First World War Poetry Digital Archive
The First World War Poetry Digital Archive and the Learning Technologies Group at Oxford University have collaborated on a JISC-funded project in Second Life to simulate areas of the Western Front in the 1914-18 conflict.
There is a description of the project, plus a video on YouTube showing some of the Second Life areas, features and a small sample of the substantial collection of audio material:
However, it’s more fulfilling to explore the environment in Second Life itself. Go in, wander, listen to some of the audio of the poems being read and descriptions (by soldiers) of conditions there. Try on a uniform, and click on various items around the simulation. In Second Life it can be found here:
http://slurl.com/secondlife/Frideswide/219/199/646/
To quote from the news item:
Visitors to the virtual trenches are given a unique immersive experience where they can explore a training camp, dressing station, a trench network and No Man’s Land. The terrain is waterlogged and difficult to navigate, rife with rats and littered with poppies. Moving nearer to the front line the clamour of shell blasts and artillery fire becomes louder and louder.
… and …
At the end the visitor is teleported out of the trenches to a teaching area.
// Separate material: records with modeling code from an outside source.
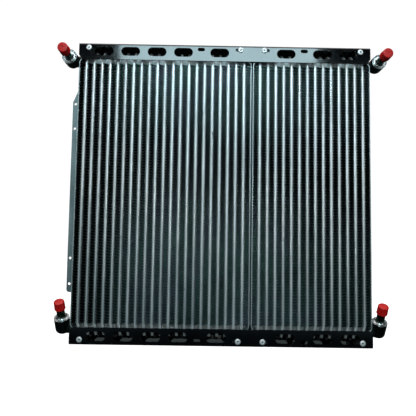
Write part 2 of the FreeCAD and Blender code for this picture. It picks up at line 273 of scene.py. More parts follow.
@dataclass(frozen=True)
class ShadedFinMetal:
    """Dark metal on folded fins, greener and bluer in patches. Its dark tone is painted shade for the shade
    deep in the fin channels, and more painted shade darkens the outer columns and a band half way up.

    The shade's stops are (place in metres, how much of the fin's own colour shows there) pairs.
    """

    name: str
    deep: Colour
    green: Colour
    blue: Colour
    rough_low: float
    rough_high: float
    painted_shade: Colour = (0.002, 0.003, 0.003)
    shade_heights: Stops = ((0.0, 1.0), (0.12, 0.95), (0.17, 0.65), (0.215, 0.3), (0.25, 0.06), (0.29, 0.08),
                           (0.33, 0.3), (0.37, 0.48), (0.42, 0.62), (0.45, 0.65))
    shade_widths: Stops = ((-0.22, 0.02), (-0.19, 0.1), (-0.15, 0.6), (-0.10, 1.0), (0.03, 1.0), (0.08, 0.85),
                          (0.13, 0.6), (0.18, 0.4), (0.22, 0.4))

    def make(self) -> bpy.types.Material:
        """Builds the material."""
        n = Nodes(self.name)
        wide = n.noise(Vector((12.0, 9.0, 7.0)), 4.0, 0.65)
        fine = n.noise(Vector((420.0, 300.0, 420.0)), 4.0, 0.6)
        drift = n.noise(Vector((22.0, 20.0, 12.0)), 2.0, 0.5)
        base = n.blend(wide, self.deep, self.green)
        tint = n.layer(n.spread(drift, 0.0, 0.8, 0.45, 0.7), base, self.blue)
        # Painted shade: the fins go darker in a band half way up the core and towards the outer columns, the
        # left ones most.
        lit_share = n.steps("Z", self.shade_heights, n.steps("X", self.shade_widths, None))
        painted_shade = n.spread(lit_share, 1.0, 0.0, 0.0, 1.0)
        n.link(n.layer(painted_shade, tint, self.painted_shade), n.shader.inputs["Base Color"])
        n.link(n.spread(fine, self.rough_low, self.rough_high), n.shader.inputs["Roughness"])
        n.link(n.relief(fine, 2e-5), n.shader.inputs["Normal"])
        n.set(Metallic=0.9)
        return n.material


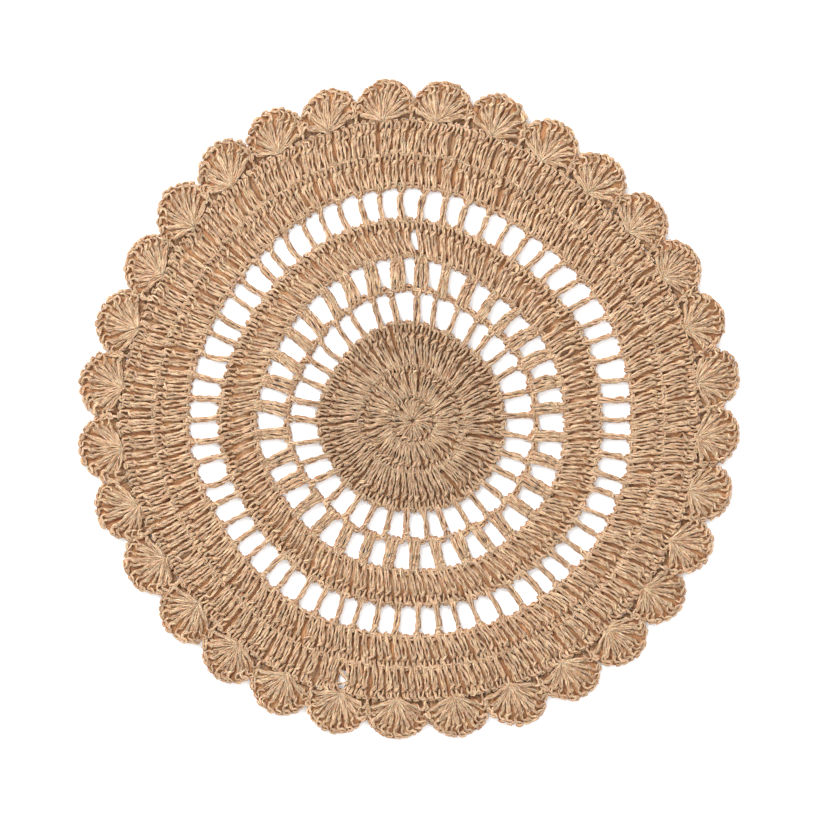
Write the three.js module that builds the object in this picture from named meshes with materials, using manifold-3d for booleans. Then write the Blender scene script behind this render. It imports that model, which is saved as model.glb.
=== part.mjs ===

Here they are asked to consider the memory of the war, and to confront their own prejudices and stereotypes – was the war really all about trenches, mud, and rats, or are their other aspects to it that we now need to consider? Should it only be remembered as mass slaughter, a gross act of futility, or more a collective act of unparalleled heroism that ended ultimately in a victory for Britain and its allies?
There is a splendid pool of high quality screenshots from this simulator on Second Life.